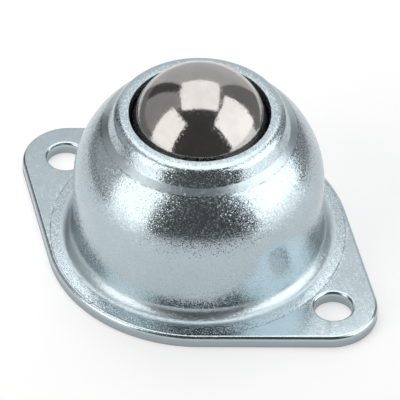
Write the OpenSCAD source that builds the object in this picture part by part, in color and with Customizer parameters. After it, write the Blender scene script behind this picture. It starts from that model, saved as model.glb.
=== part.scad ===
// Ball transfer unit with a two-hole flange: a load ball turns on rows of small
// support balls in a hardened cup, inside one pressed steel housing.
// Origin: centre of the flange's seating face, under the load ball. +Z is up, and
// +X runs through the two bolt holes. Sections are drawn with x as the radius.

/* [Balls] */
// Diameter of the load ball
load_ball_d = 25.4; // [24:0.1:27]
// Height from the seating face to the top of the load ball
overall_h = 40.3; // [38:0.1:48]
// Diameter of one support ball
support_ball_d = 4.7625; // [4:0.0125:5]
// Running clearance between a support ball and each surface that it rolls on
roll_clearance = 0.03; // [0.01:0.01:0.08]
// Smallest space between neighbouring support balls
ball_spacing = 0.03; // [0.02:0.01:0.2]

/* [Bearing cup] */
// Wall of the hardened cup
cup_wall = 1.5; // [1.2:0.1:2]
// Drain hole in the bottom of the cup
drain_d = 4; // [2:0.1:4.5]
// Clearance between the cup's rim and the inside of the shoulder
rim_clearance = 0.08; // [0.02:0.01:0.3]

/* [Housing] */
// Thickness of the pressed sheet
sheet = 2.5; // [2:0.1:3]
// Space between the cup and the straight wall of the housing
cup_to_wall = 1.48; // [1:0.02:3]
// Radius of the shoulder's outer curve
shoulder_r = 18; // [16:0.1:22]
// Height of the shoulder's upper edge over the ball's centre
shoulder_top = 0.35; // [-0.5:0.05:1]
// Width of the sloping ledge round the neck
ledge_w = 1.45; // [1:0.05:2]
// Rise of the ledge
ledge_rise = 0.75; // [0.5:0.05:1.5]
// Width of the neck ring, from the lip's inner edge to the neck's side
neck_w = 3.95; // [3.6:0.05:5]
// Radius of the neck's rounded crown
crown_r = 2.4; // [2:0.1:2.6]
// How deep the crown's top is pressed flat
crown_flat = 0.04; // [0.02:0.01:0.1]
// How far the lip's edge reaches in over the widest part of the ball
lip_overlap = 0.2; // [0.1:0.05:0.4]
// Height of the lip's closest point over the ball's centre
lip_rise = 2.8; // [2.4:0.1:3.2]
// Angle at which the lip's cut edge leans away from the ball
lip_lean = 15; // [5:1:25]
// Height of the neck's top over the ball's centre
neck_top = 4.3; // [4:0.1:5]

/* [Flange] */
// Distance between the two bolt holes
hole_spacing = 63; // [61:0.5:70]
// Diameter of a bolt hole
hole_d = 7; // [5:0.1:8]
// Rounding at the upper edge of a bolt hole
hole_edge_r = 0.55; // [0.3:0.05:0.8]
// Length of the flange
flange_l = 78.8; // [76:0.2:90]
// Radius of the flange's two ends
end_r = 8.8; // [7:0.1:10]
// Radius of the bend between wall and flange
bend_r = 2.5; // [2:0.1:3]
// Width of the pressed ring round the bend
ring_w = 1.75; // [1:0.05:2]
// Height of that ring at the bend
ring_h = 0.2; // [0.1:0.05:0.4]
// Flat left between that ring and the flange's rolled edge, at the flange's sides
side_flat = 0.05; // [0.05:0.05:3]
// Rolled rounding along the flange's upper edge
edge_r = 0.7; // [0.3:0.1:1]

/* [Support ring] */
// Thickness of the pressed ring that carries the cup
base_sheet = 2; // [1.5:0.1:2.5]
// Height of the ring's outer skirt
skirt_h = 9; // [7:0.5:11]
// Angle from the bottom of the cup to the middle of its seat
seat_angle = 40; // [35:1:50]
// Run of the ring's cone from its seat to its foot
cone_run = 3; // [2:0.1:4]
// Clearance between the skirt and the housing's bore
skirt_clearance = 0.03; // [0.01:0.01:0.1]
// Clearance between the cup and its seat
seat_clearance = 0.02; // [0.01:0.01:0.1]

/* [Hidden] */
$fn = 128;
// Overshoot of a cutting shape
over = 1;

// Balls
ball_r = load_ball_d / 2;
small_r = support_ball_d / 2;
centre_z = overall_h - ball_r;
track_r = ball_r + roll_clearance + small_r;
half_pitch = small_r + ball_spacing / 2;
// Three balls ring the drain hole, and each further row lies one pitch up the cup
first_polar = asin(half_pitch / sin(60) / track_r);
row_step = 2 * asin(half_pitch / track_r);

// Cup
cup_in_r = track_r + small_r + roll_clearance;
cup_out_r = cup_in_r + cup_wall;

// Housing
bore_r = cup_out_r + cup_to_wall;
body_r = bore_r + sheet;
lip_open_r = ball_r - lip_overlap;
neck_r = lip_open_r + neck_w;
ledge_r = neck_r + ledge_w;
ledge_z = centre_z + shoulder_top;
neck_z = ledge_z + ledge_rise;
ledge_slope = ledge_rise / ledge_w;
// A radius outside the whole body, for cutting shapes
far_r = body_r + over;
shoulder_x = body_r - shoulder_r;
shoulder_z = ledge_z - sqrt(pow(shoulder_r, 2) - pow(ledge_r - shoulder_x, 2));
crown_top = centre_z + neck_top;
crown_x = neck_r - crown_r;
crown_z = crown_top + crown_flat - crown_r;
lip_z = centre_z + lip_rise;
lip_top_r = lip_open_r + (crown_top - lip_z) * tan(lip_lean);

// The cup's rim stops where its outer corner meets the inside of the shoulder
rim_drop = -rim_height();
last_polar = acos((rim_drop + roll_clearance) / cup_in_r);
rows = floor((last_polar - first_polar) / row_step) + 1;

// Flange
bend_x = body_r + bend_r;
bend_z = sheet + ring_h + bend_r;
flare_r = bend_x - bore_r;
foot_r = bend_x + ring_w;
plate_bore_r = bend_x + ring_w / 2;
side_r = foot_r + side_flat + edge_r;
end_x = flange_l / 2 - end_r;

// Support ring
skirt_r = bore_r - skirt_clearance;
seat_r = cup_out_r + seat_clearance;
seat_x = cup_out_r * sin(seat_angle);
seat_z = centre_z - cup_out_r * cos(seat_angle);

// Height, over the ball's centre, at which the cup's outside meets the shoulder's inside
function rim_height() =
    let (
        inside_r = shoulder_r - sheet - rim_clearance,
        dx = shoulder_x,
        dz = shoulder_z - centre_z,
        apart = norm([dx, dz]),
        along = (pow(cup_out_r, 2) - pow(inside_r, 2) + pow(apart, 2)) / (2 * apart),
        across = sqrt(pow(cup_out_r, 2) - pow(along, 2))
    )
    (along * dz + across * dx) / apart;

function row_polar(row) = first_polar + row * row_step;
function row_r(row) = track_r * sin(row_polar(row));
function row_count(row) = floor(180 / asin(half_pitch / row_r(row)) + 0.001);
function ball_name(row, k) = str("support_ball_", row + 1, "_", k + 1);

// Slice of a disc between two angles, with its point at the disc's centre
module wedge(r, from, to) {
    fan = [for (i = [0 : 3]) from + (to - from) * i / 3];
    intersection() {
        circle(r);
        polygon(concat([[0, 0]], [for (a = fan) 3 * r * [cos(a), sin(a)]]));
    }
}

module band(width, z_low, z_high) {
    translate([0, z_low])
        square([width, z_high - z_low]);
}

// Everything inside the housing's outer surface, up to the crown
module outer_skin() {
    difference() {
        polygon([
            [0, 0],
            [foot_r, 0],
            [foot_r, sheet],
            [bend_x, sheet + ring_h],
            [bend_x, bend_z],
            [0, bend_z]
        ]);
        translate([bend_x, bend_z])
            circle(bend_r);
    }
    band(body_r, bend_z, shoulder_z);
    // The shoulder's curve, cut off by the slope of the ledge
    intersection() {
        translate([shoulder_x, shoulder_z])
            circle(shoulder_r);
        polygon([
            [0, shoulder_z],
            [far_r, shoulder_z],
            [far_r, neck_z - ledge_slope * (far_r - neck_r)],
            [neck_r, neck_z],
            [0, neck_z]
        ]);
    }
    band(neck_r, neck_z, crown_z);
}

// The crown, pressed flat on top, and the lip, whose cut edge leans in over the ball
module crown() {
    intersection() {
        union() {
            translate([crown_x, crown_z])
                circle(crown_r);
            translate([0, crown_z])
                square([crown_x, crown_r + over]);
        }
        polygon([
            [lip_open_r, lip_z],
            [lip_top_r, crown_top],
            [far_r, crown_top],
            [far_r, crown_z],
            [min(neck_r - sheet, crown_x), crown_z]
        ]);
    }
}

// The hollow: flared mouth, bore, inside of the shoulder and inside of the neck
module inner_skin() {
    difference() {
        translate([-over, -over])
            square([bend_x + over, flare_r + over]);
        translate([bend_x, flare_r])
            circle(flare_r);
    }
    translate([-over, 0]) {
        band(bore_r + over, flare_r, shoulder_z);
        band(neck_r - sheet + over, shoulder_z, crown_z + over);
    }
    intersection() {
        translate([shoulder_x, shoulder_z])
            circle(shoulder_r - sheet);
        translate([-over, shoulder_z])
            square(2 * shoulder_r);
    }
}

module housing_section() {
    difference() {
        outer_skin();
        inner_skin();
    }
    crown();
}

// Edge of the flange: flat below, with the upper corner rolled over
module edge_section(width) {
    band(width, 0, sheet - edge_r);
    band(width - edge_r, sheet - edge_r, sheet);
    translate([width - edge_r, sheet - edge_r])
        wedge(edge_r, 0, 90, $fn = 32);
}

module rolled_disc(r) {
    rotate_extrude()
        edge_section(r);
}

// The flange's outline is drawn taut round a wide disc and a small one at each end
module flange_plate() {
    hull() {
        rolled_disc(side_r);
        for (side = [-1, 1])
            translate([side * end_x, 0, 0])
                rolled_disc(end_r);
    }
}

// A bolt hole with the rounded upper edge that punching leaves
module bolt_hole() {
    translate([0, 0, -over])
        cylinder(d = hole_d, h = sheet + 2 * over);
    translate([0, 0, sheet - hole_edge_r])
        rotate_extrude()
            difference() {
                square([hole_d / 2 + hole_edge_r, hole_edge_r + over]);
                translate([hole_d / 2 + hole_edge_r, 0])
                    circle(hole_edge_r);
            }
}

module housing() {
    color("lightsteelblue")
        union() {
            rotate_extrude()
                housing_section();
            difference() {
                flange_plate();
                translate([0, 0, -over])
                    cylinder(r = plate_bore_r, h = sheet + 2 * over);
                for (side = [-1, 1])
                    translate([side * hole_spacing / 2, 0, 0])
                        bolt_hole();
            }
        }
}

module bearing_cup() {
    color("dimgray")
        rotate_extrude()
            translate([0, centre_z])
                intersection() {
                    difference() {
                        circle(cup_out_r);
                        circle(cup_in_r);
                    }
                    translate([drain_d / 2, -2 * cup_out_r])
                        square([cup_out_r, 2 * cup_out_r - rim_drop]);
                }
}

module support_ring() {
    foot_in = seat_x + cone_run - base_sheet / 2;
    top_z = seat_z + base_sheet;
    color("silver")
        rotate_extrude()
            difference() {
                polygon([
                    [foot_in, 0],
                    [skirt_r, 0],
                    [skirt_r, skirt_h],
                    [skirt_r - base_sheet, skirt_h],
                    [skirt_r - base_sheet, base_sheet],
                    [foot_in + base_sheet, base_sheet],
                    [seat_x + base_sheet / 2, top_z],
                    [seat_x - base_sheet / 2, top_z]
                ]);
                translate([0, centre_z])
                    circle(seat_r);
            }
}

module load_ball() {
    color("gray")
        translate([0, 0, centre_z])
            sphere(ball_r);
}

module support_ball(row, k) {
    color("darkgray")
        rotate(360 * k / row_count(row))
            translate([row_r(row), 0, centre_z - track_r * cos(row_polar(row))])
                sphere(small_r, $fn = 48);
}

housing();
bearing_cup();
support_ring();
load_ball();
for (row = [0 : rows - 1])
    for (k = [0 : row_count(row) - 1])
        support_ball(row, k);
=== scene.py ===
import math
import bmesh
import bpy
from mathutils import Matrix, Vector


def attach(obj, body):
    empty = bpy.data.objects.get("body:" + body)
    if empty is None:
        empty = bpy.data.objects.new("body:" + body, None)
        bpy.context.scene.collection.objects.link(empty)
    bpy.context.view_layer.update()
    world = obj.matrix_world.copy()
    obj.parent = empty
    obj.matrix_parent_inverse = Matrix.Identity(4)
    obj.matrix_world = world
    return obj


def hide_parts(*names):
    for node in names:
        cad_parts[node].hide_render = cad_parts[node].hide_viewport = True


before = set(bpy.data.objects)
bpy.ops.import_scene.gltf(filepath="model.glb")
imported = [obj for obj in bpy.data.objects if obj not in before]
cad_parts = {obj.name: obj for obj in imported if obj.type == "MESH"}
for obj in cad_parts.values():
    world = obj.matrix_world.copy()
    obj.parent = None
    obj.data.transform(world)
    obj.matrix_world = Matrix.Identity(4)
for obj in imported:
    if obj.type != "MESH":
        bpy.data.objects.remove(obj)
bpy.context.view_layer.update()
mm = 0.001  # Blender counts in metres, the dictionaries below in millimetres and degrees


# small helpers for the node trees
def plug(tree, socket, value):
    # another node's output is linked, a number or colour is set on the socket itself
    if isinstance(value, bpy.types.NodeSocket):
        tree.links.new(value, socket)
    else:
        socket.default_value = value


def calc(tree, kind, a, b=0.0):
    node = tree.nodes.new("ShaderNodeMath")
    node.operation = kind
    plug(tree, node.inputs[0], a)
    plug(tree, node.inputs[1], b)
    return node.outputs[0]


def both(tree, a, b):
    return calc(tree, "MULTIPLY", a, b)


def either(tree, a, b):
    return calc(tree, "MAXIMUM", a, b)


def vectorCalc(tree, kind, a, b=None):
    node = tree.nodes.new("ShaderNodeVectorMath")
    node.operation = kind
    plug(tree, node.inputs[0], a)
    if b is not None:
        plug(tree, node.inputs["Scale" if kind == "SCALE" else 1], b)
    return node.outputs[0]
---
Problem
Return exactly, and only, the lines from the one containing "module support_ball(row, k)" down to the one containing "millimetres and degrees", with both of those lines included.

Completed task
module support_ball(row, k) {
    color("darkgray")
        rotate(360 * k / row_count(row))
            translate([row_r(row), 0, centre_z - track_r * cos(row_polar(row))])
                sphere(small_r, $fn = 48);
}

housing();
bearing_cup();
support_ring();
load_ball();
for (row = [0 : rows - 1])
    for (k = [0 : row_count(row) - 1])
        support_ball(row, k);
=== scene.py ===
import math
import bmesh
import bpy
from mathutils import Matrix, Vector


def attach(obj, body):
    empty = bpy.data.objects.get("body:" + body)
    if empty is None:
        empty = bpy.data.objects.new("body:" + body, None)
        bpy.context.scene.collection.objects.link(empty)
    bpy.context.view_layer.update()
    world = obj.matrix_world.copy()
    obj.parent = empty
    obj.matrix_parent_inverse = Matrix.Identity(4)
    obj.matrix_world = world
    return obj


def hide_parts(*names):
    for node in names:
        cad_parts[node].hide_render = cad_parts[node].hide_viewport = True


before = set(bpy.data.objects)
bpy.ops.import_scene.gltf(filepath="model.glb")
imported = [obj for obj in bpy.data.objects if obj not in before]
cad_parts = {obj.name: obj for obj in imported if obj.type == "MESH"}
for obj in cad_parts.values():
    world = obj.matrix_world.copy()
    obj.parent = None
    obj.data.transform(world)
    obj.matrix_world = Matrix.Identity(4)
for obj in imported:
    if obj.type != "MESH":
        bpy.data.objects.remove(obj)
bpy.context.view_layer.update()
mm = 0.001  # Blender counts in metres, the dictionaries below in millimetres and degrees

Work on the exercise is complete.